» Work to do: Reproduce each record exactly.

» Records that describe objects:
»»
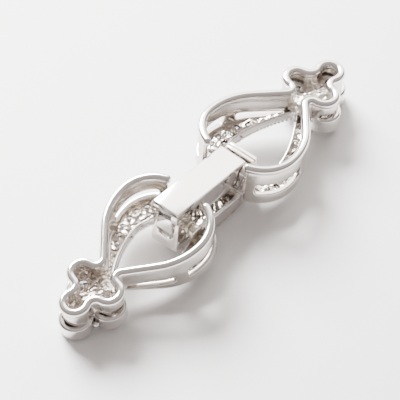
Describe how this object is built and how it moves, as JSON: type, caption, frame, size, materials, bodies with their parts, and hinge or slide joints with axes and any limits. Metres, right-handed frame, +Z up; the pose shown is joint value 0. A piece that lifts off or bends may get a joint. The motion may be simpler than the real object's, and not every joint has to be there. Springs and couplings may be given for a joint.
{
  "type": "bracelet clasp",
  "caption": "Fold-over jewellery clasp: two pierced teardrop links with trefoil bezel cups, joined by a box with a hinged lever that closes over a crossbar.",
  "frame": {"origin": "centre of the clasp's footprint, on the surface that it lies on", "axes": "+X along the clasp from the catch link to the hinge link, +Z up through the polished back"},
  "size_m": [0.0452, 0.0121, 0.0076],
  "materials": {
    "plated_metal": "bright white plating, polished",
    "large_stones": "clear, cut and polished",
    "small_stones": "clear, cut and polished"
  },
  "bodies": {
    "hinge_link": {"far_link_and_box": "plated_metal", "hinge_pin": "plated_metal", "far_cup_stone_1": "large_stones", "far_cup_stone_2": "large_stones", "far_cup_stone_3": "large_stones", "far_band_stones": "small_stones", "box_stones": "small_stones"},
    "catch_link": {"near_link": "plated_metal", "near_cup_stone_1": "large_stones", "near_cup_stone_2": "large_stones", "near_cup_stone_3": "large_stones", "near_band_stones": "small_stones"},
    "lever": {"lever": "plated_metal"}
  },
  "joints": [
    {"name": "lever_hinge", "type": "hinge", "parent": "hinge_link", "child": "lever", "pos_m": [0.00382, 0, 0.00509], "axis": [0, 1, 0], "range_deg": [0, 95]},
    {"name": "catch_swing", "type": "hinge", "parent": "hinge_link", "child": "catch_link", "pos_m": [-0.00504, 0, 0.00438], "axis": [0.0384, 0.9993, 0], "range_deg": [-20, 35]}
  ]
}
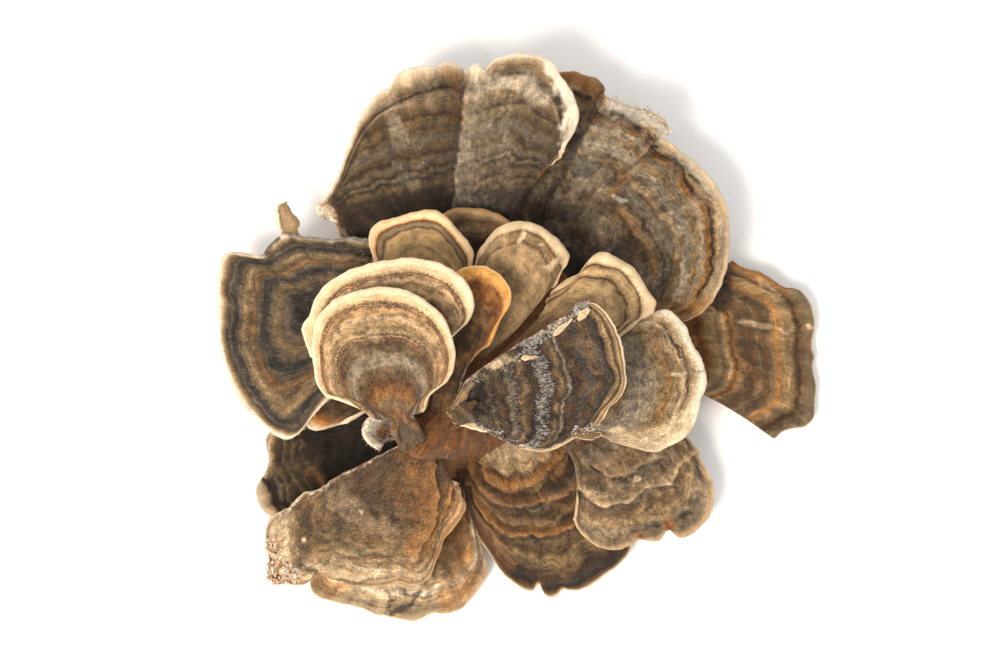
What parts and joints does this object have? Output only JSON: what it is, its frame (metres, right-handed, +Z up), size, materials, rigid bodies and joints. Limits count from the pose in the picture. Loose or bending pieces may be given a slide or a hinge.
««
» Result below:
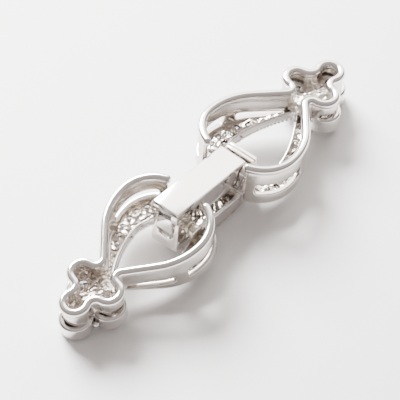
Describe how this object is built and how it moves, as JSON: type, caption, frame, size, materials, bodies with their parts, and hinge or slide joints with axes and any limits. Metres, right-handed frame, +Z up; the pose shown is joint value 0. A piece that lifts off or bends may get a joint. The motion may be simpler than the real object's, and not every joint has to be there. Springs and couplings may be given for a joint.
{
  "type": "bracelet clasp",
  "caption": "Fold-over jewellery clasp: two pierced teardrop links with trefoil bezel cups, joined by a box with a hinged lever that closes over a crossbar.",
  "frame": {"origin": "centre of the clasp's footprint, on the surface that it lies on", "axes": "+X along the clasp from the catch link to the hinge link, +Z up through the polished back"},
  "size_m": [0.0452, 0.0121, 0.0076],
  "materials": {
    "plated_metal": "bright white plating, polished",
    "large_stones": "clear, cut and polished",
    "small_stones": "clear, cut and polished"
  },
  "bodies": {
    "hinge_link": {"far_link_and_box": "plated_metal", "hinge_pin": "plated_metal", "far_cup_stone_1": "large_stones", "far_cup_stone_2": "large_stones", "far_cup_stone_3": "large_stones", "far_band_stones": "small_stones", "box_stones": "small_stones"},
    "catch_link": {"near_link": "plated_metal", "near_cup_stone_1": "large_stones", "near_cup_stone_2": "large_stones", "near_cup_stone_3": "large_stones", "near_band_stones": "small_stones"},
    "lever": {"lever": "plated_metal"}
  },
  "joints": [
    {"name": "lever_hinge", "type": "hinge", "parent": "hinge_link", "child": "lever", "pos_m": [0.00382, 0, 0.00509], "axis": [0, 1, 0], "range_deg": [0, 95]},
    {"name": "catch_swing", "type": "hinge", "parent": "hinge_link", "child": "catch_link", "pos_m": [-0.00504, 0, 0.00438], "axis": [0.0384, 0.9993, 0], "range_deg": [-20, 35]}
  ]
}
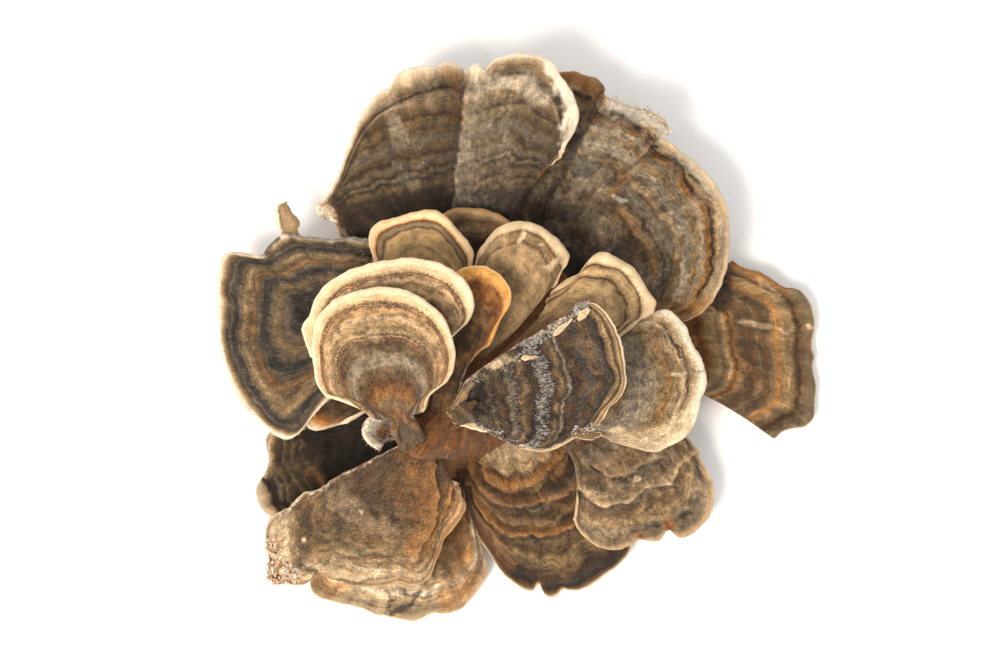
What parts and joints does this object have? Output only JSON: what it is, its frame (metres, right-handed, +Z up), size, materials, rigid bodies and joints. Limits count from the pose in the picture. Loose or bending pieces may be given a slide or a hinge.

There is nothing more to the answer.